Runner wearing INCUS Nova

Yaw - Lateral Sway

The third and final plane of movement is Yaw, which relates to Lateral Sway in running. Think about how landing on your left foot and then your right foot repeatedly might make you sway from side to side as you run. Lewis explains, “too much lateral sway is linked to the pelvis dropping from side to side, which affects the upper body movement of the runner.”

Lewis goes on to explain, “If we go back to our kinetic chain, the reason this can have an impact on things such as injuries is because this movement could be putting excessive strain on other bones, muscles, tendons or ligaments. If this is the case, it’s likely that something will give, causing injury. If the pelvis is dropping on contact, we will have to use a lot of energy to correct this and to keep our momentum moving forwards in the right direction. This can make us less economical as runners, which could lead to slower running times or have a negative impact on performance.”

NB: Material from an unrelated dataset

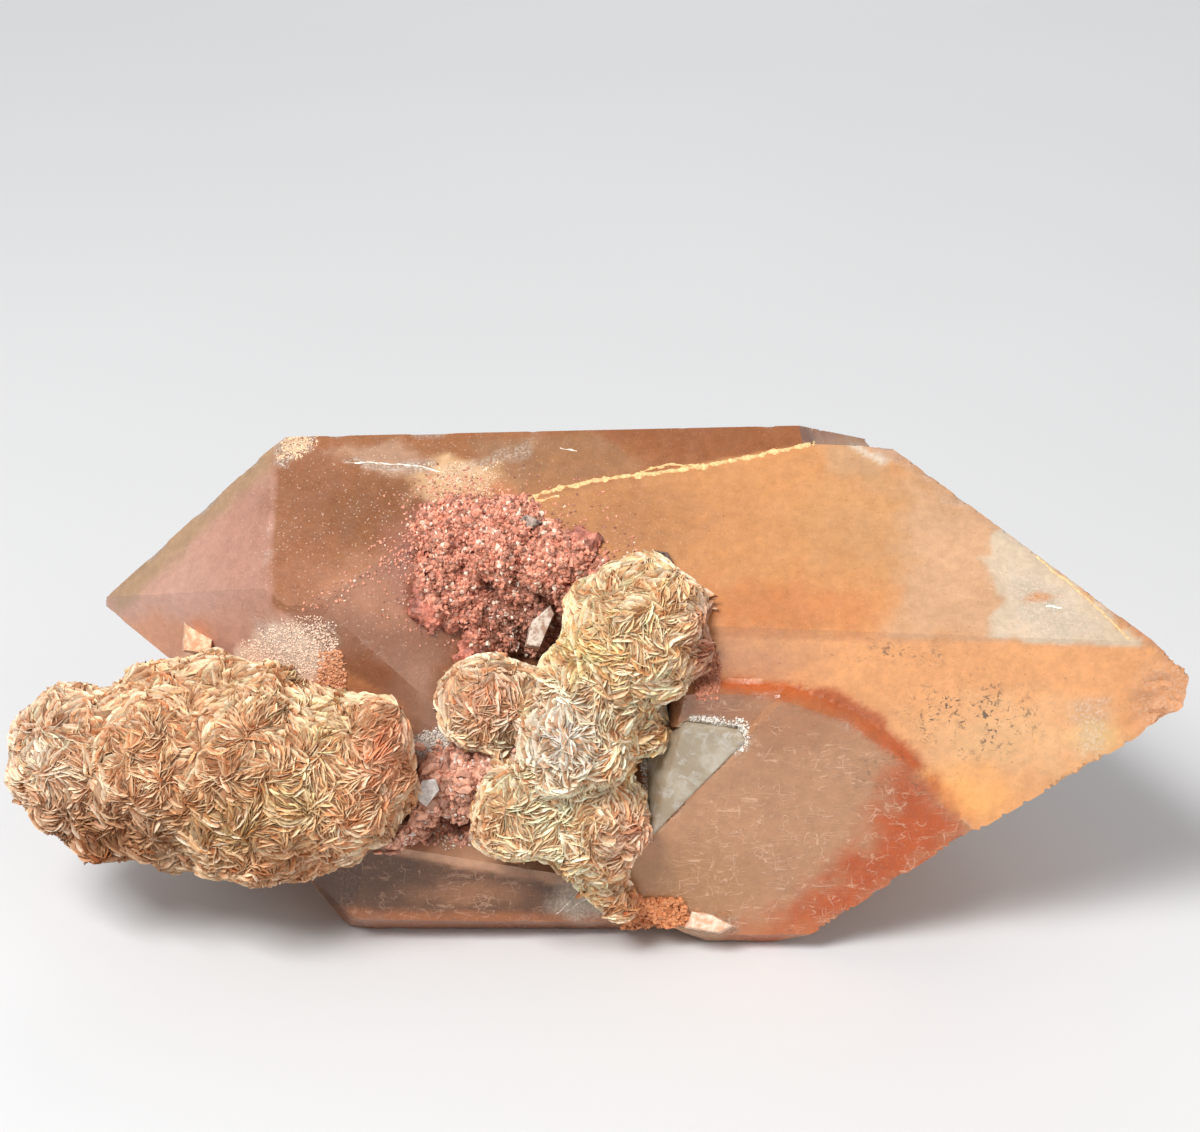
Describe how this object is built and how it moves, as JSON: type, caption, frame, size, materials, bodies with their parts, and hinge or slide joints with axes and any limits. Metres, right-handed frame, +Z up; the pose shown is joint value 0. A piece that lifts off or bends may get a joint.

You will be able to see if you have too much Lateral Sway by watching video analysis of yourself running. But the best way to check is with the INCUS device, which can analyse your running stride on each side in real time. If you do find you have too much Lateral Sway, Lewis suggests ways to improve:

“Single leg strengthening exercises such as the single leg squat will help strengthen the chain down from the hip to the knee and ankle. Other running drills can also help with pelvic control, such as a switch drill, however I would firstly concentrate on improving the strength around the core/trunk area, as well as the glutes. Simple exercises such as; glute bridges, clams, and reverse clams can help with strengthening the glutes, while core exercises such as dead bugs, side planks and heel taps can help with core strength and trunk control.”